Legend, typically, is a short (mono-) episodic, traditional, highly ecotypified[3] historicized narrative performed in a conversational mode, reflecting on a psychological level a symbolic representation of folk belief and collective experiences and serving as a reaffirmation of commonly held values of the group to whose tradition it belongs."

Contents

Etymology and origin

The word "legend" appeared in the English language circa 1340, transmitted from mediaeval Latin language through French.[4] Its blurred extended (and essentially Protestant) sense of a non-historical narrative or myth was first recorded in 1613. By emphasizing the unrealistic character of "legends" of the saints, English-speaking Protestants were able to introduce a note of contrast to the "real" saints and martyrs of the Reformation, whose authentic narratives, they were sure, could be found in Foxe's Book of Martyrs.[5] Thus "legend" gained its modern connotations of "undocumented" and "spurious". Before the invention of the printing press, stories were passed on via oral tradition.
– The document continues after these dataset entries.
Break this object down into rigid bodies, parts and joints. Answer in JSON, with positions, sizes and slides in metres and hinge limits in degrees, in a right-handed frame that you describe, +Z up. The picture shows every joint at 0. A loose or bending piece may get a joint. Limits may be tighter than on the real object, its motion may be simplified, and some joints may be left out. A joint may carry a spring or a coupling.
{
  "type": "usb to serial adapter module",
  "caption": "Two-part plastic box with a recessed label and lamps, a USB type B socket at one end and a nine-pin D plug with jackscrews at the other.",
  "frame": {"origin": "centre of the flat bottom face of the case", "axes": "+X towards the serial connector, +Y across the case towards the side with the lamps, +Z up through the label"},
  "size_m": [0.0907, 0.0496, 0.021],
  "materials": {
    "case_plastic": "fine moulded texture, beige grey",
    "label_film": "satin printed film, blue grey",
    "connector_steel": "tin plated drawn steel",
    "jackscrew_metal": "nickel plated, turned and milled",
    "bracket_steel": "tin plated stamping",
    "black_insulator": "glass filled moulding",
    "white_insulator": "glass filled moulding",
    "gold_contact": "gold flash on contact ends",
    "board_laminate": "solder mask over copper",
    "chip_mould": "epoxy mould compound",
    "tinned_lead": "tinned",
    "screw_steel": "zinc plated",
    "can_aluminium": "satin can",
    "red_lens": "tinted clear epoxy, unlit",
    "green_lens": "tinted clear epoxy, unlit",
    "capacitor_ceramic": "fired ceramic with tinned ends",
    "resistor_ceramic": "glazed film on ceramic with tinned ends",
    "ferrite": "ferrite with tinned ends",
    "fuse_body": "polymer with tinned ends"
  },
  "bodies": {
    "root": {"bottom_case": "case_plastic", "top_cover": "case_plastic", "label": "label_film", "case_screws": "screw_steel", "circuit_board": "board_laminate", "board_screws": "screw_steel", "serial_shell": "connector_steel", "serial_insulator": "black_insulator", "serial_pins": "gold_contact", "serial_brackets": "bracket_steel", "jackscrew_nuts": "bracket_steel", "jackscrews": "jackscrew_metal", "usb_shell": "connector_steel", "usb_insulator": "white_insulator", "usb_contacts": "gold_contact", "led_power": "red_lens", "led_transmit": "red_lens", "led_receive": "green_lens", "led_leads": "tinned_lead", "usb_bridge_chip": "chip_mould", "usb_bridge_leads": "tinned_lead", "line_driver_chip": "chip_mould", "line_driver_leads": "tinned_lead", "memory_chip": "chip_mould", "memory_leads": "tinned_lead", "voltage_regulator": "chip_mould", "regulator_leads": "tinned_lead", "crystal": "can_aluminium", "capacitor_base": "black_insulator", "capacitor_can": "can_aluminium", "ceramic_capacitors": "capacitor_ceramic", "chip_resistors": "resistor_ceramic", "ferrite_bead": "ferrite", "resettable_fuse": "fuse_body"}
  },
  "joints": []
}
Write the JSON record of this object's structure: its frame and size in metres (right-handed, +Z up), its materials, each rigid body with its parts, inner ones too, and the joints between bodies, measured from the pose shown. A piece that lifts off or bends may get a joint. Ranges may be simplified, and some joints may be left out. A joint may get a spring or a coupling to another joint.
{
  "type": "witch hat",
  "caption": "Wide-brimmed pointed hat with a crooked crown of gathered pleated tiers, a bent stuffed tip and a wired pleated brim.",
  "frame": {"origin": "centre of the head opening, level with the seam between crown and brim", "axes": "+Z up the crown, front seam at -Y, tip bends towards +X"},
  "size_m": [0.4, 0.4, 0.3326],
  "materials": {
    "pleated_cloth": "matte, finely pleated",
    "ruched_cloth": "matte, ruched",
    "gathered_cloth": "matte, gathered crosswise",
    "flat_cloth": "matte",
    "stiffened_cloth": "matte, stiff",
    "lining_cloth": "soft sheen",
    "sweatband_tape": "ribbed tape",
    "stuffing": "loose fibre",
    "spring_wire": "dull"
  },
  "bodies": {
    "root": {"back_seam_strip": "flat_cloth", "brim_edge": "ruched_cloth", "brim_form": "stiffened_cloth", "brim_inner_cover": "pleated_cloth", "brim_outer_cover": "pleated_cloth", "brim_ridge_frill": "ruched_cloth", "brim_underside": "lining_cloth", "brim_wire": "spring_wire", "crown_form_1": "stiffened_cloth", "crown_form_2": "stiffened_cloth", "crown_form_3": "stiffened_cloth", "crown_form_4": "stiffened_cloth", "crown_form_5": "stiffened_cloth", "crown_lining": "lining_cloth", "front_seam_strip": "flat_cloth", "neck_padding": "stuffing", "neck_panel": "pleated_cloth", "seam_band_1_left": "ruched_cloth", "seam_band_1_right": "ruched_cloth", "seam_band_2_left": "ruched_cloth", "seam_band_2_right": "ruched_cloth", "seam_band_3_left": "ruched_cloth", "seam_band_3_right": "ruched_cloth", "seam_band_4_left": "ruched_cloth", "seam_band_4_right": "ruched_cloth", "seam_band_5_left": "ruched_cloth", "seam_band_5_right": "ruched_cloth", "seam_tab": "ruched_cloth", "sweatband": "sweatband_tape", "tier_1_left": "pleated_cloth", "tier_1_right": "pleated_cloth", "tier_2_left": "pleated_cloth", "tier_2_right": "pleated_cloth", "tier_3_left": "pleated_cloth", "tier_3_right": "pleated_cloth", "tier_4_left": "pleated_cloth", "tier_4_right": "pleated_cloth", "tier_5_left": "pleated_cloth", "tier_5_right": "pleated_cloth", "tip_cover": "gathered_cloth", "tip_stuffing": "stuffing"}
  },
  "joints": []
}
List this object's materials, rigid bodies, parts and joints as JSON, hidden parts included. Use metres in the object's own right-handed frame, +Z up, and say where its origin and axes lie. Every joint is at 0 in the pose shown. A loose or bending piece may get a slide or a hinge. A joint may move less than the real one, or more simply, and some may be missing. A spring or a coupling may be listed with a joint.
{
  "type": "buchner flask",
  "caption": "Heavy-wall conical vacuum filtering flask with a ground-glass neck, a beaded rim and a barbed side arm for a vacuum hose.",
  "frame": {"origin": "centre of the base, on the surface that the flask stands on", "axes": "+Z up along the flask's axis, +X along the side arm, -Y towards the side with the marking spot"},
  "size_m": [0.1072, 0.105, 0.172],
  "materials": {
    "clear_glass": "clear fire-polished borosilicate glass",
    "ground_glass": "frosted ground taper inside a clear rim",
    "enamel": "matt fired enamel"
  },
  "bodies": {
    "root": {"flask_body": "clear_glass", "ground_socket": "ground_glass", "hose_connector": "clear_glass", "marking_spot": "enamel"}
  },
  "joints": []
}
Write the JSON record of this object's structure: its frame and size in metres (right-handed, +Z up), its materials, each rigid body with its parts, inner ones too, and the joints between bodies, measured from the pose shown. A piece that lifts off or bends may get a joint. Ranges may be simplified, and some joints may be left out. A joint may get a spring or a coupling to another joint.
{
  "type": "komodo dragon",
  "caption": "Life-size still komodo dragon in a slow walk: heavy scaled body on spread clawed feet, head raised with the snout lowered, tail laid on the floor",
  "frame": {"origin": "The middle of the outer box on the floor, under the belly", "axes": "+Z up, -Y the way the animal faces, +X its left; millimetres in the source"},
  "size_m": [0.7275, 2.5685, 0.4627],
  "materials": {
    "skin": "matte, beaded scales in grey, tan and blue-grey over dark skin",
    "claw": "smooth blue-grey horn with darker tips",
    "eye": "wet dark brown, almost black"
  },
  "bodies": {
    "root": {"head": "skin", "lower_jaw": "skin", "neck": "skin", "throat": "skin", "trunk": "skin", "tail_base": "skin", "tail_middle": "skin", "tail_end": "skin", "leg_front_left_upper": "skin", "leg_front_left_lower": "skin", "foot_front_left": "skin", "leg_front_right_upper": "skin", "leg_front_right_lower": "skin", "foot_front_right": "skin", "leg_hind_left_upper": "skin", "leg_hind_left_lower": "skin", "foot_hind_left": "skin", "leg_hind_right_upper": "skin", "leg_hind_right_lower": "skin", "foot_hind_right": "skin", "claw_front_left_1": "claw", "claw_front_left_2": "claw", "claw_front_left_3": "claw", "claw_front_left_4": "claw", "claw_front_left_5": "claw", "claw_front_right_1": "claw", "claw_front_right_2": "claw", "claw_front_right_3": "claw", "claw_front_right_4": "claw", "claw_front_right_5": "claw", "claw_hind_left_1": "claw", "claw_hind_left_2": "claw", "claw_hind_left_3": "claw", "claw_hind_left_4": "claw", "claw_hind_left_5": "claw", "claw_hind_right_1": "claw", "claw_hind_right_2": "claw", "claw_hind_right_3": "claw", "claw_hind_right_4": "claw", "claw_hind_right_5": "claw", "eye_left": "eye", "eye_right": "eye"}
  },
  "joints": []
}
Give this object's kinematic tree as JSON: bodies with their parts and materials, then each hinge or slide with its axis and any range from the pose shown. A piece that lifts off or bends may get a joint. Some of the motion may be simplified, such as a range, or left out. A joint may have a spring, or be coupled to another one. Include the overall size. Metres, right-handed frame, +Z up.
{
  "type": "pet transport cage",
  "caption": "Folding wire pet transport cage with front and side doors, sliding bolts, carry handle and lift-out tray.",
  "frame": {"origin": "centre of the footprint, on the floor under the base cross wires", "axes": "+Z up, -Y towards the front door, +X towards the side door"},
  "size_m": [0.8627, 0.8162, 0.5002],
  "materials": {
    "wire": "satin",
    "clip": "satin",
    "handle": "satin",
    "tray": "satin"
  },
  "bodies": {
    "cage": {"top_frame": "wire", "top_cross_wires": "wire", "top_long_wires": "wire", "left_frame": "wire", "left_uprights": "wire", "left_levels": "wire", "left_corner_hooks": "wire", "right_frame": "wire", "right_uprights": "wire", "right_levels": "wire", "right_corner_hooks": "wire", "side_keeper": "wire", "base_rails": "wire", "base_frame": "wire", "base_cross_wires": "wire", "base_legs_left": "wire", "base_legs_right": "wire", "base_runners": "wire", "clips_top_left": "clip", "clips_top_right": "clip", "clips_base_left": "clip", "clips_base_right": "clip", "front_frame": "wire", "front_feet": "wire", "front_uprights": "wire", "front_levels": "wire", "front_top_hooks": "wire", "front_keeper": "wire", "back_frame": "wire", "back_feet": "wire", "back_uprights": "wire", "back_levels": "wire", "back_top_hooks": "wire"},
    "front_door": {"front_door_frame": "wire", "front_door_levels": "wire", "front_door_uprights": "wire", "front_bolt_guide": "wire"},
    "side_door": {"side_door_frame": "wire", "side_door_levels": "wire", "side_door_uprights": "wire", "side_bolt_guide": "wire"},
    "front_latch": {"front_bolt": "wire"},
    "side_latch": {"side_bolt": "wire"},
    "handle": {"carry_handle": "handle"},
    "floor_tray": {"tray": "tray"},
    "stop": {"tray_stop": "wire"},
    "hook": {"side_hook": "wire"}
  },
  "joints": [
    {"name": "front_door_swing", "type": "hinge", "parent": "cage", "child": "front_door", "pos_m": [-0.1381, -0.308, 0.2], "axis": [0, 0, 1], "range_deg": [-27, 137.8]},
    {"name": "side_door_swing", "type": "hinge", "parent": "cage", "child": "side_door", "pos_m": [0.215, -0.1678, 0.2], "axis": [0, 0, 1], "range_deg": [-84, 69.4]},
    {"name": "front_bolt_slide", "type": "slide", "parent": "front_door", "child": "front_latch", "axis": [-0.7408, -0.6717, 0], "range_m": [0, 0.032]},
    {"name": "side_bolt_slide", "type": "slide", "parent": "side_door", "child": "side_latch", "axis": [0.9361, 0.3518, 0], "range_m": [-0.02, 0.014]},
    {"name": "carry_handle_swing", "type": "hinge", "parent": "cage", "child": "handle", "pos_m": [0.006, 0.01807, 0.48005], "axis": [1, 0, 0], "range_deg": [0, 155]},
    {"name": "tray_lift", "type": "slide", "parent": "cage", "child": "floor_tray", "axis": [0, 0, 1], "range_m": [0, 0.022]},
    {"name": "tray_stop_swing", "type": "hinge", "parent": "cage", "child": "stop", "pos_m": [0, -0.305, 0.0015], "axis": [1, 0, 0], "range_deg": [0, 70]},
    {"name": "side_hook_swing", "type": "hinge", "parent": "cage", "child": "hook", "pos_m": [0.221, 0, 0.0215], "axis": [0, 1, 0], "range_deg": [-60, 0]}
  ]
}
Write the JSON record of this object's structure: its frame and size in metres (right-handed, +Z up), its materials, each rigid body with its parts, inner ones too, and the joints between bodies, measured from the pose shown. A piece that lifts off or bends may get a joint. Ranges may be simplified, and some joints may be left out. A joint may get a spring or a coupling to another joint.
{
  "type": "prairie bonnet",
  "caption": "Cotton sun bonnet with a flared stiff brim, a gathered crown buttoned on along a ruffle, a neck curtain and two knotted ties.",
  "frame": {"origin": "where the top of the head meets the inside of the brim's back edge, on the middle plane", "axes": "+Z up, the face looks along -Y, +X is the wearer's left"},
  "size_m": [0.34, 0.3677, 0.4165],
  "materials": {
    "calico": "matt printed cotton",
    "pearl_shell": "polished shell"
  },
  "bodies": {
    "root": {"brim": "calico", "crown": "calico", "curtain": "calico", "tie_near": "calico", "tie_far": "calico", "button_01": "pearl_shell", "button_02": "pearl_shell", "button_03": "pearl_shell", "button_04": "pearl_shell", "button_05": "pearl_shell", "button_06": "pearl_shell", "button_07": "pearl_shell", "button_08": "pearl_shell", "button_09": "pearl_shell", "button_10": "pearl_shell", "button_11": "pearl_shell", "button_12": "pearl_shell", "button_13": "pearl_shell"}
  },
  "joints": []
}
Storytellers learned their stock in trade: their stories, typically received from an older storyteller, who might, though more likely not, have claimed to have actually known a witness, rendered the narrative as "history". Legend is distinguished from the genre of chronicle by the fact that legends apply structures that reveal a moral definition to events, providing meaning that lifts them above the repetitions and constraints of average human lives and giving them a universality that makes them worth repeating through many generations. In German-speaking and northern European countries, "legend", which involves Christian origins, is distinguished from "Saga", being from any other (usually, but not necessarily older) origin.